## TASK INSTRUCTIONS
Using the data beneath this instruction, retype only the lines from the one that contains "for place, (x, z)" down to the one that contains "low, high = Vector((1e9,)", both included, exactly as they appear.

## SOURCE EXCERPT
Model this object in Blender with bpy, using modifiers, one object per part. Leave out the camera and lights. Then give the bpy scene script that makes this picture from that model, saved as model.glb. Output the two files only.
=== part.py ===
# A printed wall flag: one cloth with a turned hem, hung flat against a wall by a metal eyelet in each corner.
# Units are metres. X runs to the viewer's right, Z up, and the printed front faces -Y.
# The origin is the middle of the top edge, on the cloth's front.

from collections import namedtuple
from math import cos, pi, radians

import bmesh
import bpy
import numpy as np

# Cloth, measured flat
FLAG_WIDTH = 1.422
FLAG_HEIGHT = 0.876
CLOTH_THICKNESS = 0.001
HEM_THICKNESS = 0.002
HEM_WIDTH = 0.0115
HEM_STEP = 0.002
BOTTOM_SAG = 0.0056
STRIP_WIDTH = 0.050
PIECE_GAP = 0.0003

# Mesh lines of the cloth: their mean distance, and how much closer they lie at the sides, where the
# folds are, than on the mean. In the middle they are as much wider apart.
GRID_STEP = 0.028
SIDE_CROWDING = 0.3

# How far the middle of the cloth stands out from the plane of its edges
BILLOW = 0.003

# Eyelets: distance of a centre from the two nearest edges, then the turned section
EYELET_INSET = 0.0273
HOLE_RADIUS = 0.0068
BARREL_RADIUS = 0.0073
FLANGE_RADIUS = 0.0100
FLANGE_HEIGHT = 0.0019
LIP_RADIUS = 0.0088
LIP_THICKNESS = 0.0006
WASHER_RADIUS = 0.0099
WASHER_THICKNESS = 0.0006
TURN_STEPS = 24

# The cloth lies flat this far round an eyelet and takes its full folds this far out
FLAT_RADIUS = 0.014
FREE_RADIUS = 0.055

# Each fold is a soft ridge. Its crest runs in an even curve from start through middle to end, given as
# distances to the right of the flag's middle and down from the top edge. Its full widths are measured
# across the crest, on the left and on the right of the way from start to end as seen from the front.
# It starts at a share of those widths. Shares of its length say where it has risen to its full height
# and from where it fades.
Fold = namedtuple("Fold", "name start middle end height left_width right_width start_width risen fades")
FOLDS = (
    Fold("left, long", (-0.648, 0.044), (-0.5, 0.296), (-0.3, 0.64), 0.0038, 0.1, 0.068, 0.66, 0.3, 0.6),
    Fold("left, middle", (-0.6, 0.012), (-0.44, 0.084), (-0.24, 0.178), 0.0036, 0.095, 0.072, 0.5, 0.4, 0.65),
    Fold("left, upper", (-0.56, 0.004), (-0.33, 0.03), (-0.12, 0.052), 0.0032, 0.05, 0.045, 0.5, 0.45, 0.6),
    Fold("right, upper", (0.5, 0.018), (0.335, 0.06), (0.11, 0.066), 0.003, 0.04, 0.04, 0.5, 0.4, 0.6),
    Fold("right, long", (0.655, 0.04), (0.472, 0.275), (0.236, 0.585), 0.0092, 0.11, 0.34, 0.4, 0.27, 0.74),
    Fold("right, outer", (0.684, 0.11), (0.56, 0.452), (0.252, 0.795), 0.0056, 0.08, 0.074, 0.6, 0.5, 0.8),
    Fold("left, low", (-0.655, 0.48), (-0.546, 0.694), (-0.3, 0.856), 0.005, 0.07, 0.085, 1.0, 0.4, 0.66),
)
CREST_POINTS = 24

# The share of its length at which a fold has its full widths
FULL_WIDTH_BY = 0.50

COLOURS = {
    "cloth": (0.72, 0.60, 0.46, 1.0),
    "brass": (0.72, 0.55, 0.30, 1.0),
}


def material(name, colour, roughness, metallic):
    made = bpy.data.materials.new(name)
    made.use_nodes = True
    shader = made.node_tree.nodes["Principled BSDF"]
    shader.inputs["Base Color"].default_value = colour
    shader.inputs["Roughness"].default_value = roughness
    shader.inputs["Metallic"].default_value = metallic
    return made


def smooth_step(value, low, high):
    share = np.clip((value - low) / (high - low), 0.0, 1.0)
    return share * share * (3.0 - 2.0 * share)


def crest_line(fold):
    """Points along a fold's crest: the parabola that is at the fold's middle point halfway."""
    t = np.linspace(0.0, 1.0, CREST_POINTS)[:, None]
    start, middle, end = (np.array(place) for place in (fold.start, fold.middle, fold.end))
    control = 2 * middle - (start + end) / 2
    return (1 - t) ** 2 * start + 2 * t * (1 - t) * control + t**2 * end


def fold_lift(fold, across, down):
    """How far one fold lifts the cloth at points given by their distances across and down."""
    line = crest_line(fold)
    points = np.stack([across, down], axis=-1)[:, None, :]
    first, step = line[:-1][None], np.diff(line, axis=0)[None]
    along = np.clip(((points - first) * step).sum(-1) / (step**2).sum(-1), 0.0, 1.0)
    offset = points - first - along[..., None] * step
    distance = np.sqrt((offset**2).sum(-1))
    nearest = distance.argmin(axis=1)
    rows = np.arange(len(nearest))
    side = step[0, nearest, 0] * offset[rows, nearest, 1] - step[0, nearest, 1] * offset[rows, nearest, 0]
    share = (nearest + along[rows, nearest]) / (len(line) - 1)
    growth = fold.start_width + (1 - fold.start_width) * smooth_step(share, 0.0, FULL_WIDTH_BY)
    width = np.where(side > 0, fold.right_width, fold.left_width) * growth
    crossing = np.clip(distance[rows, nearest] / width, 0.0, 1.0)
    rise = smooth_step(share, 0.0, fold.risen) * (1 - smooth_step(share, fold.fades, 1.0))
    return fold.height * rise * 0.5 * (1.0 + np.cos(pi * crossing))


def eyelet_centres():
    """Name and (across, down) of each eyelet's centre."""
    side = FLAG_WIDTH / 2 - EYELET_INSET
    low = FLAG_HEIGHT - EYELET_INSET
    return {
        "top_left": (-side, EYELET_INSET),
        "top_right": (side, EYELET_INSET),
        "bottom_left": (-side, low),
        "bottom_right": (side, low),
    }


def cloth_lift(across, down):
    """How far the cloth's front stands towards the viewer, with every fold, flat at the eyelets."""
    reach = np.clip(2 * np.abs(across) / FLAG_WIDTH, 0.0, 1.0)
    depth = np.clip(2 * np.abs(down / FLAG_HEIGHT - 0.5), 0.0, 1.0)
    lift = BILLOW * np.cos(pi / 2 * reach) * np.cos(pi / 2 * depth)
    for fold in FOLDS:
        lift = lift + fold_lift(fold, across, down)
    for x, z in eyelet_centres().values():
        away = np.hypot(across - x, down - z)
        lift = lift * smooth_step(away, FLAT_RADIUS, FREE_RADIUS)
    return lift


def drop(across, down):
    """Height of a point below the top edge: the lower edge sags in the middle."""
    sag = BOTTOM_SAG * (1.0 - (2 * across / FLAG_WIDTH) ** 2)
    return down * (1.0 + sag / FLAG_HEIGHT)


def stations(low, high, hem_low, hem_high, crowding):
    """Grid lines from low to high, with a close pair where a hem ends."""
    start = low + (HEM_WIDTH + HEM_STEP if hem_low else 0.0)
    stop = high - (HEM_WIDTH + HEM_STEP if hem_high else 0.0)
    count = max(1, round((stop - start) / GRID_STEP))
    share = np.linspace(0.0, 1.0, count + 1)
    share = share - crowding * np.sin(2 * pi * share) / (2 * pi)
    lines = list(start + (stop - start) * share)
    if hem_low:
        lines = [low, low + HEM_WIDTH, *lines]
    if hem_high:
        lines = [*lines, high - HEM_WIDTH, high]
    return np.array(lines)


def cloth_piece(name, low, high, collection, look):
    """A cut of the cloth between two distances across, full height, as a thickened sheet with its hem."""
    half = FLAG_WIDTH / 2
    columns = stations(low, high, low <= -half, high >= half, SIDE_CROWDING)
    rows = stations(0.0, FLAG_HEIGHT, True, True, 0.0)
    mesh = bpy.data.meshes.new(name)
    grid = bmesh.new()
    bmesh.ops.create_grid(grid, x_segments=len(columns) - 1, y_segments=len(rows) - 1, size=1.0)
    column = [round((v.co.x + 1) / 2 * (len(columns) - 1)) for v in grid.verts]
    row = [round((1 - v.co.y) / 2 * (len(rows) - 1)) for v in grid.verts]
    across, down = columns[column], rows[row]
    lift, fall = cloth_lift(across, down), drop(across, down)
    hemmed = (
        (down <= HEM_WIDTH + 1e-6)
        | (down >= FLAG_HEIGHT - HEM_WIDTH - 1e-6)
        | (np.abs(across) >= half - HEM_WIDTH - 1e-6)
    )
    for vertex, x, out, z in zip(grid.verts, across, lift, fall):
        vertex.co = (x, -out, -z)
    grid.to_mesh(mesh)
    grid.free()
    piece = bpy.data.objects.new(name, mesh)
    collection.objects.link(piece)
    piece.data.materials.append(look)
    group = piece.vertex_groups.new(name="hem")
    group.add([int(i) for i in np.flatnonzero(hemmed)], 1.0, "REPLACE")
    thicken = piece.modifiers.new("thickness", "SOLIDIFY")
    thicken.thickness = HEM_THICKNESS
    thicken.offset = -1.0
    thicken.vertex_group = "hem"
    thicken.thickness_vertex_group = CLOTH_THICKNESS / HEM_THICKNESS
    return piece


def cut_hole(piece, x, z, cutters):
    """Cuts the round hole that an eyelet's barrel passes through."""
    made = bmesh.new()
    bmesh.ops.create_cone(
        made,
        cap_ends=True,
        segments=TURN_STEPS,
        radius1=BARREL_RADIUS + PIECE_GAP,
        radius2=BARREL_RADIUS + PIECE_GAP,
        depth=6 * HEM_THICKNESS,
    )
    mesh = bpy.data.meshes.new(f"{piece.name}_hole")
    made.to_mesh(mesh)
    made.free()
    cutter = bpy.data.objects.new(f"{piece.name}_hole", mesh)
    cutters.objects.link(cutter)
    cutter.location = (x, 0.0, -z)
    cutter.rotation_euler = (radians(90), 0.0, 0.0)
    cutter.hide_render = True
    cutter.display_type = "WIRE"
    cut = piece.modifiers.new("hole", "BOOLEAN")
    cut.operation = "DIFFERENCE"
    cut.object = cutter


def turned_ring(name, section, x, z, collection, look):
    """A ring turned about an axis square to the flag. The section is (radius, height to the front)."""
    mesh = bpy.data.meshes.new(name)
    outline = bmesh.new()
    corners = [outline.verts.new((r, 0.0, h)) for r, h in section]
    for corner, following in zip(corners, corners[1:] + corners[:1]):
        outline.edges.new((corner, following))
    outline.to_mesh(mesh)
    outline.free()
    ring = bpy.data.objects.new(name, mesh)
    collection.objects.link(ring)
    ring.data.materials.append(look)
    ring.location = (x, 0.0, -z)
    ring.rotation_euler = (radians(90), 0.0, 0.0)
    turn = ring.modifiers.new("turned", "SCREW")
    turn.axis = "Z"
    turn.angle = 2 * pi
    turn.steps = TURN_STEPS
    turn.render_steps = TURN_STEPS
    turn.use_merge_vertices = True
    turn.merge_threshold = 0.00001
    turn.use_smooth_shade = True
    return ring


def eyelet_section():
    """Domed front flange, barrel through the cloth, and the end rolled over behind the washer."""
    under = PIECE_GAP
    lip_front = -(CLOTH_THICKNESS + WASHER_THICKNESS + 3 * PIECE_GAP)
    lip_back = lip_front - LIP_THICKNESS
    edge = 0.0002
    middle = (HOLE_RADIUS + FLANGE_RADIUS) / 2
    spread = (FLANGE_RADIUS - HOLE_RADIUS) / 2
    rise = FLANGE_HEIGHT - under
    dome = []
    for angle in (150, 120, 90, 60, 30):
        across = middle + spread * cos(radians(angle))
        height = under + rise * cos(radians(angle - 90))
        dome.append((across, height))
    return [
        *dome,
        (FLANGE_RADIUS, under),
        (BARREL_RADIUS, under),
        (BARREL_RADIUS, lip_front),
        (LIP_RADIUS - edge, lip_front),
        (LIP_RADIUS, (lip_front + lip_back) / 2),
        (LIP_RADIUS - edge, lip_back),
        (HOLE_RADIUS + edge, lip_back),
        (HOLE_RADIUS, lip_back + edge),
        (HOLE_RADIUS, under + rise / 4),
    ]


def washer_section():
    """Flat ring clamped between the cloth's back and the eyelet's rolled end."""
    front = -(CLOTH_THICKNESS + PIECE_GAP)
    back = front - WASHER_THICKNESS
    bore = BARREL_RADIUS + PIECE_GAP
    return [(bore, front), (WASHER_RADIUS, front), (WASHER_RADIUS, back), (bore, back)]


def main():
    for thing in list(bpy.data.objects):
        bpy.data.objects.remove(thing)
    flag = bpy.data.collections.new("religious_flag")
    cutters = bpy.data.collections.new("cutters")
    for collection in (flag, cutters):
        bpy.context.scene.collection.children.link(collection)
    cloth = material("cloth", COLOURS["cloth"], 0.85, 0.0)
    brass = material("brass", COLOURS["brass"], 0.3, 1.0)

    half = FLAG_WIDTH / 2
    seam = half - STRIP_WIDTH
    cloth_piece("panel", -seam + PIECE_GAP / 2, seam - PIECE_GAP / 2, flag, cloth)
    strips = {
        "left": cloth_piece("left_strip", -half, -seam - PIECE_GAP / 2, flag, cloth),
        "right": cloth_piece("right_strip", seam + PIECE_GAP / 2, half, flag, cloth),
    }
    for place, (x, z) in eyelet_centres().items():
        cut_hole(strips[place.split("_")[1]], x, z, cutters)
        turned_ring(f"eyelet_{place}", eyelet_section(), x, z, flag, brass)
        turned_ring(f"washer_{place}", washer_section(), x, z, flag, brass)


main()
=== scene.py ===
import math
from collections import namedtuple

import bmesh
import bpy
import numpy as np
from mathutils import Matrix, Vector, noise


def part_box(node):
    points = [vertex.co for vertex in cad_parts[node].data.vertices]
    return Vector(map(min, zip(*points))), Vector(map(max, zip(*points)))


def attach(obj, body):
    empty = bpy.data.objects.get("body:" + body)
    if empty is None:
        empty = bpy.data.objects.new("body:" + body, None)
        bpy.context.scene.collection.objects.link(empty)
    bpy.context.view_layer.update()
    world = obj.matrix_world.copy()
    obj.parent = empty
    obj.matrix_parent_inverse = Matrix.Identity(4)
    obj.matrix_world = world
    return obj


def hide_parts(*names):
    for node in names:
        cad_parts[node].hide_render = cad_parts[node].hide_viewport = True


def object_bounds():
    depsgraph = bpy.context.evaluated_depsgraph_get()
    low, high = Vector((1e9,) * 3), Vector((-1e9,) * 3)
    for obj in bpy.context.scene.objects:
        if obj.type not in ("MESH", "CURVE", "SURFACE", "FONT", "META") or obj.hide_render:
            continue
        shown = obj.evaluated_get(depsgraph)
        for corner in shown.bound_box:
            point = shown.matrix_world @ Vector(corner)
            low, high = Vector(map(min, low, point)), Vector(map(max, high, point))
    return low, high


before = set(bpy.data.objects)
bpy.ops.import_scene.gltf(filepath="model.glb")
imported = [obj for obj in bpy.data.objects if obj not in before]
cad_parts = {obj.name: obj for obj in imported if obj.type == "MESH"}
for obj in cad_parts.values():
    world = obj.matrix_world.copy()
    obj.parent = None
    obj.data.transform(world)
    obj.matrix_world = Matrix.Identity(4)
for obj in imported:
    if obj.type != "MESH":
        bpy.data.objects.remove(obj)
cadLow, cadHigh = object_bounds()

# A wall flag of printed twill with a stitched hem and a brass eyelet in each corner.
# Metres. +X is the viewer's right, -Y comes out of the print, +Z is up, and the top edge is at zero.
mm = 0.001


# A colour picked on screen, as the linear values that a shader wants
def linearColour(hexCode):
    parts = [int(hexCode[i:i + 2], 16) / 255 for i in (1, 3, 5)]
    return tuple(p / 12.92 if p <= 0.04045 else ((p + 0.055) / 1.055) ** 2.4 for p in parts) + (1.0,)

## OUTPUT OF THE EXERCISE
    for place, (x, z) in eyelet_centres().items():
        cut_hole(strips[place.split("_")[1]], x, z, cutters)
        turned_ring(f"eyelet_{place}", eyelet_section(), x, z, flag, brass)
        turned_ring(f"washer_{place}", washer_section(), x, z, flag, brass)


main()
=== scene.py ===
import math
from collections import namedtuple

import bmesh
import bpy
import numpy as np
from mathutils import Matrix, Vector, noise


def part_box(node):
    points = [vertex.co for vertex in cad_parts[node].data.vertices]
    return Vector(map(min, zip(*points))), Vector(map(max, zip(*points)))


def attach(obj, body):
    empty = bpy.data.objects.get("body:" + body)
    if empty is None:
        empty = bpy.data.objects.new("body:" + body, None)
        bpy.context.scene.collection.objects.link(empty)
    bpy.context.view_layer.update()
    world = obj.matrix_world.copy()
    obj.parent = empty
    obj.matrix_parent_inverse = Matrix.Identity(4)
    obj.matrix_world = world
    return obj


def hide_parts(*names):
    for node in names:
        cad_parts[node].hide_render = cad_parts[node].hide_viewport = True


def object_bounds():
    depsgraph = bpy.context.evaluated_depsgraph_get()
    low, high = Vector((1e9,) * 3), Vector((-1e9,) * 3)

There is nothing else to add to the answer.